To put it a different way, a religious person has his faith to rest on as a reason for accepting his particular superstitions and rejecting those of everyone else. While I think faith is a lousy epistemology, it at least provides the illusion of rationality. Once faith is no longer a consideration, some other reason is needed to reject religious truth-claims. “I don’t like it” is just an appeal to consequences.

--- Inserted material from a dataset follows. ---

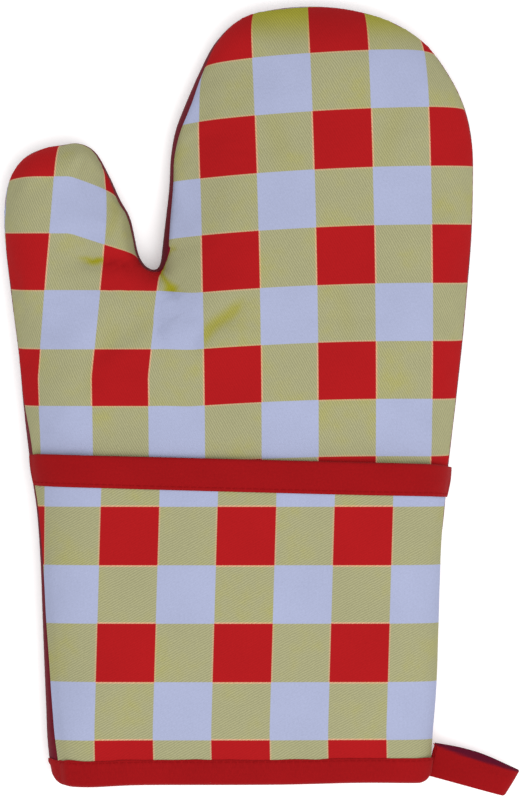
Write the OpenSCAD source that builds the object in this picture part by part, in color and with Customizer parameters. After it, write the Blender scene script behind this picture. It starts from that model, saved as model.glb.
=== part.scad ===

(I’m not saying that religious claims need to be proven false – a lack of proof that they’re true is a valid reason to reject them. To reject a religion simply because you don’t like it, though, is saying, “I don’t know or care if the religion’s claims are true, but I don’t like its practices so I’m going to act as if they’re not.”)

The Hedyot said...

G*3, you may well be raising valid points (although I sense that many of your premises are fundamentally flawed), but I for one have absolutely no interest in engaging in any of those particular discussions.

G*3 said...

All right.

Would you mind pointing out the flaws, though? If it's too much trouble, that's fine, but if it's not I'd like the opportunity to correct any errors I may have made.

The Hedyot said...

Like I said, not interested.

G*3 said...

Okay.

Tova said...

Hedyot,

Will you make me your next installment in this series?

- Tova

Anonymous said...

@G*3

http://en.wikipedia.org/wiki/Divine_command_theory

http://en.wikipedia.org/wiki/Euthyphro_dilemma

G*3 said...

Yes, I know. But even assuming God commands that which is moral rather than morality is that which God commands, I don't see how anyone could claim to know with certainty the dictates of the higher morality. Without certainty, how can we reject the commands of an omnisceint Being who necessarily knows better than we do on the grounds that they're immoral? I think it is first necessary, at the very least, to reject the Being's omniscience, which means rejecting some of the tenets of Judaism.

That is, whether or not the tenets are true is more of an issue than whether or not we like the commands/practices.

There is also the question of whether it is wise to disobey an omnipotent God, whatever His morality.